──────── RECORDS SHOWN
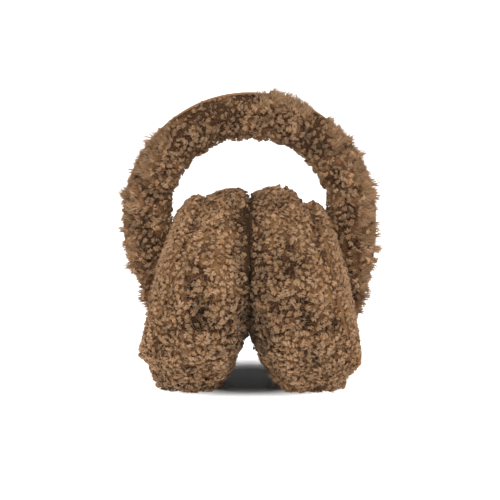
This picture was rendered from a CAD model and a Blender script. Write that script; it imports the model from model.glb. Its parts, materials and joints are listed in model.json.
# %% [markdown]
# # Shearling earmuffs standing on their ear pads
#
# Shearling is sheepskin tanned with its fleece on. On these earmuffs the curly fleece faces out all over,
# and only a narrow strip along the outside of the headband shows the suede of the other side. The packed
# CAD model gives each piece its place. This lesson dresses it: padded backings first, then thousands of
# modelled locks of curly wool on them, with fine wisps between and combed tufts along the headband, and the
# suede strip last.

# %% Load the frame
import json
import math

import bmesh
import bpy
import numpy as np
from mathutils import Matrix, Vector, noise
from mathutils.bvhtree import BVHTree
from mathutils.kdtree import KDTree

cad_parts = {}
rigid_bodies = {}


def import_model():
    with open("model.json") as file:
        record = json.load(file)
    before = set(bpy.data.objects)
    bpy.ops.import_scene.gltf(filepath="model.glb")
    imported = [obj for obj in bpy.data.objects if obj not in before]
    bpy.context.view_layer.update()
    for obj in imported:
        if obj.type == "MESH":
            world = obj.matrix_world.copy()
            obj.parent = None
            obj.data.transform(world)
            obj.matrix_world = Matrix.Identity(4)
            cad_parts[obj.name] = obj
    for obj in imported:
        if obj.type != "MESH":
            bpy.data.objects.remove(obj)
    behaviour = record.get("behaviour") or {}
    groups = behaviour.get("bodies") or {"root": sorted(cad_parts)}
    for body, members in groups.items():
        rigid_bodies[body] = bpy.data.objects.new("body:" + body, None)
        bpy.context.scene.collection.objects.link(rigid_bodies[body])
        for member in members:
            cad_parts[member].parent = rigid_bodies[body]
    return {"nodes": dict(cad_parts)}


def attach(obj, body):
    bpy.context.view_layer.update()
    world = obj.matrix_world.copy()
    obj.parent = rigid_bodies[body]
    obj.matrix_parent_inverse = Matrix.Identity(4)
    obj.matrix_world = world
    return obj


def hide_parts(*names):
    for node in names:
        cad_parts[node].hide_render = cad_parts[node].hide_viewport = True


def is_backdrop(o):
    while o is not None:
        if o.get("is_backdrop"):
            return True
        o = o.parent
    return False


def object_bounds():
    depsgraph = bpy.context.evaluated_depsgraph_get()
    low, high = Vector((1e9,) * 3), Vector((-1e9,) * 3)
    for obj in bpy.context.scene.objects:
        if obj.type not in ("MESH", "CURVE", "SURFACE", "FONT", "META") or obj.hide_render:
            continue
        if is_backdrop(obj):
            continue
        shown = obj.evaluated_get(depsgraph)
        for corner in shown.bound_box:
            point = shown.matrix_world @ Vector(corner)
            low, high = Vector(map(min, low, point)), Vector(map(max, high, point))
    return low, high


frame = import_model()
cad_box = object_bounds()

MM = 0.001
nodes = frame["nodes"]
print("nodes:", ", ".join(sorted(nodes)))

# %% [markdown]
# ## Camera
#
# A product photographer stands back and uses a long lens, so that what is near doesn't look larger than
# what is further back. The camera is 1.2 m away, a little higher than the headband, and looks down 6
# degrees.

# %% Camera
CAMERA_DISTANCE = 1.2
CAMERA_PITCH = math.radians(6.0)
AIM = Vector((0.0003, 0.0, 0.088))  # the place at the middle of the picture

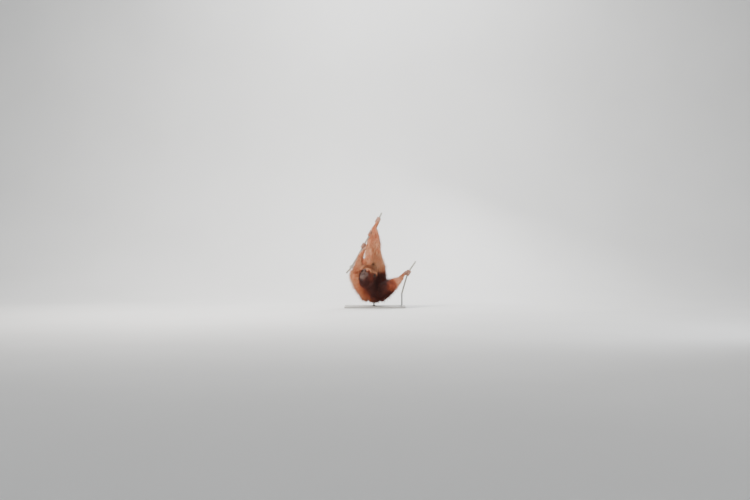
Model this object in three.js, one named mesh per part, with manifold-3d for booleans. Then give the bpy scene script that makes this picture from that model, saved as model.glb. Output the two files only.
────────────────
_GIVEN TASK:_
Begin with the line containing "o = o.parent" and repeat each line exactly until the records above end.

_THE COMPLETED TASK:_
        o = o.parent
    return False


def object_bounds():
    depsgraph = bpy.context.evaluated_depsgraph_get()
    low, high = Vector((1e9,) * 3), Vector((-1e9,) * 3)
    for obj in bpy.context.scene.objects:
        if obj.type not in ("MESH", "CURVE", "SURFACE", "FONT", "META") or obj.hide_render:
            continue
        if is_backdrop(obj):
            continue
        shown = obj.evaluated_get(depsgraph)
        for corner in shown.bound_box:
            point = shown.matrix_world @ Vector(corner)
            low, high = Vector(map(min, low, point)), Vector(map(max, high, point))
    return low, high


frame = import_model()
cad_box = object_bounds()

MM = 0.001
nodes = frame["nodes"]
print("nodes:", ", ".join(sorted(nodes)))

# %% [markdown]
# ## Camera
#
# A product photographer stands back and uses a long lens, so that what is near doesn't look larger than
# what is further back. The camera is 1.2 m away, a little higher than the headband, and looks down 6
# degrees.

# %% Camera
CAMERA_DISTANCE = 1.2
CAMERA_PITCH = math.radians(6.0)
AIM = Vector((0.0003, 0.0, 0.088))  # the place at the middle of the picture

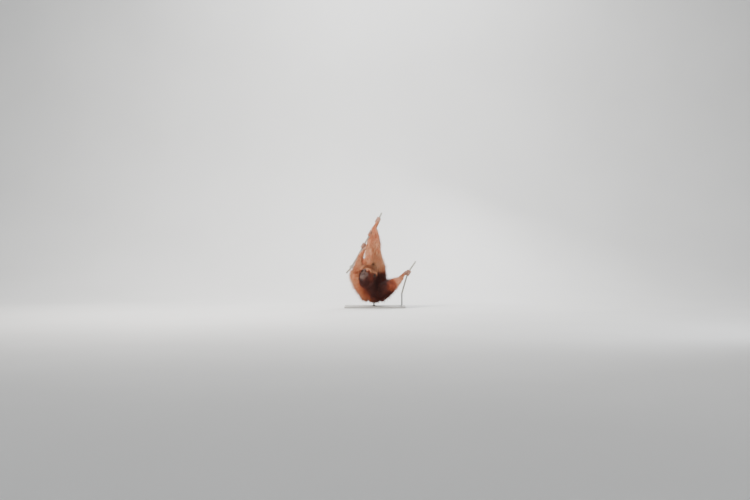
Model this object in three.js, one named mesh per part, with manifold-3d for booleans. Then give the bpy scene script that makes this picture from that model, saved as model.glb. Output the two files only.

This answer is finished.